When a site is restarted it is initially sealed, ie, the keys to decrypt the secret store is unknown to the site. In order to unseal the site the following procedure is used.

Each controller host at the site has a piece of a token that can be used to request unseal from the Control Tower. The full token is initially split into a number shares using the Shamir Secret Sharing algorithm and distributed to all controller hosts, as described above. The token can later be recovered from the shares provided that a majority of shares are present.

When a site is started each host attempts to gather shares from the other controller hosts at the site. When enough shares are present the token is recovered.
The recovered token is de-crypted using the Site Key and a clear text version of the token is obtained.
The clear text token is used to request the previously stored encrypted seal key from the Control Tower.
The encrypted seal key is decrypted using the private key of the Site Key.

This is a fairly secure scheme if the site consists of multiple controller hosts since a majority of hosts needs to be present in order to recover the unseal token. If a single controller host is copied, or compromised, then access cannot be obtained through that host. However, if the site consists of a single host, then it would be desirable to have some additional security mechanism.

The problem is even worse if a site is allowed to perform automatic unseal without contacting the Control Tower. This can be allowed by setting the allow-local-unseal setting to true. It may be desirable if a site is expected to be off-line for long stretches of time.

When allow-local-unseal is true the procedure is a bit different from above. When the system is initiated it encrypts the seal key directly instead of encrypting the access token to the Control Tower. The encrypted seal key is then split using the Shamir Secret Sharing algorithm, and each share is stored on a controller host.

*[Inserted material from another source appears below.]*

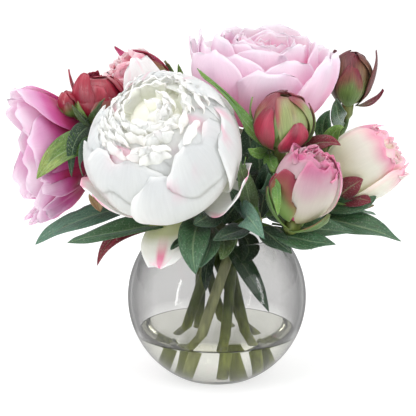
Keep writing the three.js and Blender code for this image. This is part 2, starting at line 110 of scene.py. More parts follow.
heads = {
    "white_peony": dict(
        base=(-36, -15, 170), axis=(-0.15, -0.74, 0.66), across=64, along=50, seed=11, core=(42, 80),
        rings=[
            ringOf(plainPetal, 356, 90, 14, -50, half=24, root=(15, -1), point=0.35, look=hangingPetal),
            ringOf(plainPetal, 304, 70, 56, -4, half=28, root=(15, -2), look=guardPetal),
            ringOf(plainPetal, 62, 75, 50, -10, half=27, root=(15, -2), look=guardPetal),
            ringOf(cupPetal, 20, 62, 82, 46, count=5, root=(17, 3)),
            ringOf(cupPetal, 56, 59, 92, 56, count=5, root=(19, 9)),
            ringOf(cupPetal, 10, 55, 99, 64, count=5, root=(24, 16)),
            ringOf(cupPetal, 50, 49, 99, 70, count=5, root=(22, 26)),
            ringOf(cupPetal, 186, 74, 82, 0, half=24, root=(17, 5), point=0.35),
        ],
        inner=strewnPetals(
            58, 38, middle=84, rise=24, reach=44, depth=14, close=64, half=13,
            ruffle=1.0, nick=0.02, lump=2.4, look=heartPetal,
        ),
        fill=(50, 6, 95),
        dent=(228, 0.17),
    ),
    "pink_peony_top": dict(
        base=(37, 38, 208), axis=(0.05, -0.16, 0.98), across=60, along=38, seed=23, core=(38, 54),
        rings=[
            ringOf(outerPetal, 0, 60, 63, 2, count=6, root=(15, 2), stray=0.1),
            ringOf(outerPetal, 30, 52, 71, 14, count=6, root=(17, 8), stray=0.14),
            ringOf(outerPetal, 8, 44, 76, 24, count=5, cover=0.9, root=(22, 15), nick=0, stray=0.2),
            ringOf(plainPetal, 50, 24, 72, 18, count=3, cover=0.56, root=(14, 38), frill=1.5),
        ],
        inner=[
            ringOf(broadPetal, 338, 63.5, 74, 8, half=34, root=(15, -1)),
            ringOf(broadPetal, 24, 64.5, 73, 10, half=34, root=(15, -2)),
            ringOf(broadPetal, 78, 62.5, 73, 4, half=28, root=(15, -1)),
            ringOf(broadPetal, 288, 62.5, 72, 4, half=28, root=(15, -1)),
            ringOf(broadPetal, 236, 56, 79, 8, half=21, root=(15, 1), round=0.14),
            ringOf(broadPetal, 40, 37, 76, 26, count=5, root=(22, 36)),
            ringOf(broadPetal, 70, 28, 76, 30, count=4, root=(15, 40)),
            ringOf(loosePetal, 15, 18, 75, 30, count=3, root=(7, 42)),
            ringOf(loosePetal, 60, 9, 72, 24, count=3, root=(2, 46)),
        ],
    ),
    "pink_peony_left": dict(
        base=(-102, 24, 191), axis=(-0.95, -0.24, -0.1), across=58, along=37, seed=37, core=(22, 34),
        rings=[
            ringOf(broadPetal, 15, 60, 63, -12, count=6, root=(8, 2)),
            ringOf(broadPetal, 42, 50, 68, -4, count=5, root=(9, 7)),
            ringOf(broadPetal, 20, 36, 61, 6, count=5, root=(11, 13)),
        ],
        inner=[
            ringOf(broadPetal, 33, 61, 58, -16, half=17, root=(8, 0)),
            ringOf(broadPetal, 352, 61, 55, -18, half=17, root=(8, 0)),
            ringOf(broadPetal, 12, 56, 67, -8, half=16, root=(8, 4)),
            ringOf(loosePetal, 5, 27, 56, 8, count=5, root=(9, 15)),
            ringOf(loosePetal, 35, 18, 52, 10, count=4, root=(6, 18)),
        ],
    ),
    "red_bud_left": dict(
        base=(-97, 8, 215), axis=(-0.02, -0.1, 0.98), across=22, along=20, seed=41, core=(18.5, 36),
        sprigs=[
            dict(base=(-118, -6, 223), axis=(-0.3, -0.12, 0.94), seed=5, rings=[
                ringOf(budPetal, 0, 8.5, 19, 68, count=3, root=(3, 0)),
                ringOf(sepalPetal, 20, 9.5, 12, 20, half=7, root=(3, -2), look=greenRedSepal),
                ringOf(sepalPetal, 290, 9.5, 12, 16, half=7, root=(3, -2), look=greenSepal),
            ]),
        ],
        rings=[
            ringOf(budPetal, 20, 21, 36, 76, count=3, root=(7, 2)),
            ringOf(sepalPetal, 350, 23, 33, 52, half=19, point=0.5),
            ringOf(sepalPetal, 110, 22.5, 36, 62, half=17, point=0.5),
            ringOf(sepalPetal, 215, 22.5, 39, 66, half=17, point=0.6),
            ringOf(sepalPetal, 262, 24.5, 43, -4, half=9, point=0.9),
            ringOf(sepalPetal, 20, 24, 24, 48, half=16, point=0.6, look=greenRedSepal),
            ringOf(sepalPetal, 305, 26, 25, 30, half=16, point=0.6, look=greenSepal),
            ringOf(sepalPetal, 275, 27, 22, 10, half=12, point=0.7, look=greenRedSepal),
            ringOf(sepalPetal, 80, 24, 22, 40, half=15, point=0.6, look=greenRedSepal),
            ringOf(sepalPetal, 332, 24.5, 44, 40, half=13, point=0.7),
        ],
    ),
    "opening_bud_left": dict(
        base=(-43, 56, 222), axis=(-0.74, -0.16, 0.64), across=23, along=30, seed=43, core=(15, 48),
        rings=[
            ringOf(plainPetal, 0, 23, 54, 18, count=4, root=(6, 1)),
            ringOf(plainPetal, 40, 19, 57, 26, count=4, root=(6, 6)),
            ringOf(sepalPetal, 158, 25.5, 54, 40, half=19, point=0.5, look=redSepal),
            ringOf(sepalPetal, 100, 25, 44, 30, half=14, look=greenRedSepal),
            ringOf(sepalPetal, 205, 26, 64, -6, half=8, point=0.9, look=redSepal),
            ringOf(sepalPetal, 232, 26, 50, 36, half=18, point=0.5, look=greenRedSepal),
        ],
        inner=domeRings((13, 7, 2), middle=48, rise=9, reach=20, depth=22, close=24),
    ),
    "centre_bud": dict(
        base=(50, -37, 200), axis=(0.08, -0.28, 0.95), across=23, along=25, seed=47, core=(19.5, 44),
        rings=[
            ringOf(budPetal, 25, 22.5, 45, 78, count=5, root=(7, 2)),
            ringOf(sepalPetal, 24, 24.5, 31, 30, half=17, look=roseSepal),
            ringOf(sepalPetal, 312, 24.5, 40, 52, half=13, look=roseSepal),
            ringOf(sepalPetal, 200, 25, 47, 84, half=15, look=darkSepal),
            ringOf(sepalPetal, 262, 26.5, 40, 14, half=9, look=greenSepal),
            ringOf(sepalPetal, 96, 25, 38, 42, half=12, look=greenRedSepal),
        ],
    ),
    "right_bud": dict(
        base=(113, 58, 222), axis=(0.08, -0.1, 0.98), across=21, along=25, seed=53, core=(17, 43),
        rings=[
            ringOf(budPetal, 10, 18.5, 46, 66, count=4, root=(7, 2)),
            ringOf(sepalPetal, 350, 20.5, 38, 46, half=14, look=greenRedSepal),
            ringOf(sepalPetal, 288, 21, 49, 24, half=14, point=0.8, look=darkSepal),
            ringOf(sepalPetal, 70, 21.5, 50, 20, half=15, point=0.8, look=darkSepal),
            ringOf(sepalPetal, 170, 20.5, 44, 40, half=14, look=greenRedSepal),
            ringOf(sepalPetal, 92, 30, 16, -16, half=8, point=0.9, look=redSepal),
        ],
    ),
    "pink_bud": dict(
        base=(61, -59, 145), axis=(0.28, -0.26, 0.92), across=25, along=31, seed=59, core=(17, 52),
        rings=[
            ringOf(openPetal, 12, 25, 58, 44, root=(6, 1), ruffle=0.7),
            ringOf(openPetal, 58, 21.5, 60, 48, root=(6, 6), ruffle=0.8),
            ringOf(sepalPetal, 296, 27, 45, 30, half=19, point=0.6, look=greenRedSepal),
            ringOf(sepalPetal, 272, 28, 38, 14, half=14, look=redSepal),
        ],
        inner=domeRings((14, 8, 3), middle=50, rise=11, reach=20, depth=24, close=30),
    ),
    "blush_bud": dict(
        base=(90, -6, 162), axis=(0.83, -0.14, 0.54), across=30, along=35, seed=61, core=(21, 56),
        rings=[
            ringOf(openPetal, 30, 30, 63, 38, root=(7, 1), ruffle=0.6),
            ringOf(openPetal, 62, 25.5, 66, 34, root=(7, 6), ruffle=0.8, nick=0.05),
        ],
        inner=domeRings((17, 10, 4), middle=54, rise=12, reach=24, depth=24, close=24),
    ),
    "back_peony": dict(
        base=(-29, 58, 156), axis=(-0.1, 0.86, 0.5), across=53, along=42, seed=67, core=(34, 68),
        rings=[
            ringOf(plainPetal, 0, 53, 66, 14, count=5, root=(14, 3)),
            ringOf(plainPetal, 34, 46.5, 77, 34, count=5, root=(16, 9)),
            ringOf(plainPetal, 10, 40, 83, 46, count=4, cover=0.83, root=(20, 15)),
        ],
        inner=strewnPetals(
            34, 36, middle=60, rise=26, reach=44, depth=17, close=54, half=17, look=heartPetal,
        ),
        fill=(41, 4, 72),
    ),
    "back_blush_bud": dict(
        base=(50, 62, 148), axis=(0.36, 0.78, 0.5), across=27, along=33, seed=71, core=(18, 54),
        rings=[
            ringOf(openPetal, 0, 27, 61, 38, root=(6, 1), ruffle=0.6),
            ringOf(openPetal, 40, 22.5, 63, 34, root=(6, 6), ruffle=0.8, nick=0.04),
        ],
        inner=domeRings((15, 8, 3), middle=52, rise=11, reach=22, depth=24, close=24),
    ),
}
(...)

This works well when a site consists of multiple controller hosts, but works less well for single host sites since the seal key is then available directly on the host.

One way of improving the situation is to use a TPM or HSM to protect the share stored by each host. On multi-host sites there will be multiple shares, each protected by a TPM/HSM. On single host sites the unseal token (or seal key in the case of allow-local-unseal) will be protected by a TPM/HSM, vastly improving the situation.

Direct TPM 2.0 Support

The Edge Enforcer has built-in support for TPM 2.0 devices accessed directly via tpm2-tools. This is the simplest way to enable TPM protection and does not require any additional services.

When the /dev/tpmrm0 device is present on the host, the Edge Enforcer automatically passes it into the container and uses tpm2-tools to protect the Shamir share. A persistent AES-256-CFB key is created under the owner hierarchy on first use and survives reboots. The key is stored at TPM NV handle 0x81000002 by default; if that handle is already occupied by a foreign object, the next free handle in the range 0x81000002–0x81000005 is used instead.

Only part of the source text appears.